Piece co-signed by Michel Leblanc, President and CEO of the Chamber of Commerce of Metropolitan Montreal, Bridgitte Anderson, President and CEO of the Greater Vancouver Board of Trade and Jan De Silva, President and CEO of the Toronto Region Board of Trade, and published in The Globle and Mail.
The government should be encouraging planners to book here before they take their money elsewhere.
Canada is on track to have one of the best COVID-19 vaccination rates in the world. This is good news. With a path to normalcy in sight, as we all start to receive our second shots, it’s imperative we ensure our economy gets its shot.
The reality for our country is that there is no economic recovery – or even a semblance of one – without bringing business travel back to Canada. Recent improvements, such as patios opening and the easing of restrictions on domestic travel, can give the illusion of a tourism recovery. But the huge visitor economy in major urban centres is driven by business travel, including large-scale events, conventions and major conferences.
Toronto, for example, welcomed 28 million visitors in 2019. The absence of such travel cost the local economy $8.35-billion in 2020. For Vancouver, that loss of the visitor economy cost $9.8-billion, while for Montreal it was $4.3-billion.
This is spending that can just as easily go elsewhere.
We cannot afford to be out of step with what is happening worldwide. This goes beyond talking about when or how to reopen the border with the U.S. It is about setting conditions for safely resuming international business travel, which supports trade, investment and talent attraction.

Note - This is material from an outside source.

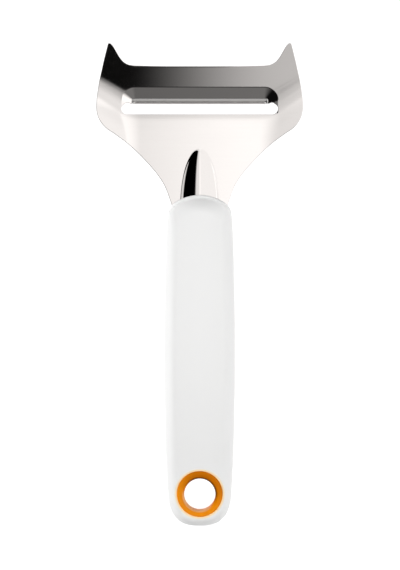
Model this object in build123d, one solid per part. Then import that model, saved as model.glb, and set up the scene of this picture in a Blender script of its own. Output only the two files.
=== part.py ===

Work is advancing in major cities around the world to prepare for the safe resumption of such travel. The Organization for Economic Co-operation and Development and World Health Organization, in recent weeks, have launched initiatives to promote safe travel and smart vaccination certificates. We are aware of more than 40 different digital health ID or immunization certificates under development. Governments in major markets are also preparing for travel bubbles that will permit less restrictive travel under certain conditions.
Canada needs to articulate a clear plan – a path to reopening – to enable business planners to start looking and booking here again. Clarity on protocols – such as vaccine credentials and documentation, rapid testing, ventilation mitigation and safe air travel corridors – is vital to create a line of sight on reopening. We need to visibly signal the conditions to be met for large meetings to resume, instilling confidence we know how to get there.
Interoperability – rules and standards across jurisdictions so people can connect the dots – is the key. And Canada must be part of it.
With our country on track to achieve some of the highest vaccination levels in the developed world, it is time to unscare the public, shifting the conversation away from the perils of international visitors to the safeguards being put in place to welcome them back.
Nobody is suggesting we reopen our borders irresponsibly or ease restrictions too soon. However, without a clear plan about what protocols and safeguards will be implemented – the conditions that, when met, open the doors to visitors – Canada’s recovery as the coronavirus recedes remains too uncertain. And it is precisely this uncertainty that could keep billions of dollars out of our economy.
What’s worse is that the clock is ticking. Each month we delay reopening represents a combined loss of $2.24-billion for our three largest cities.
After losing nearly every major event in 2020, almost all 2021 events slated for Toronto, Montreal and Vancouver have been cancelled, and we are starting to lose events planned for 2022. As gateway urban centres, these economic losses reverberate across the country.
Large meetings and conventions are planned years in advance. After SARS in 2003, Toronto lost out on meetings in 2007 and 2008 because those events were booked in 2003 when no one was choosing Toronto. To prevent this from happening again, we need to immediately signal that Canada’s largest cities have plans in place to be safe and welcoming for international-scale events.
Canada cannot afford to be an outlier on this. The negative impact of the pandemic will go on for years if the rest of the world moves ahead without us.
We’re leading in vaccinations. Let’s not lose the visitor economy.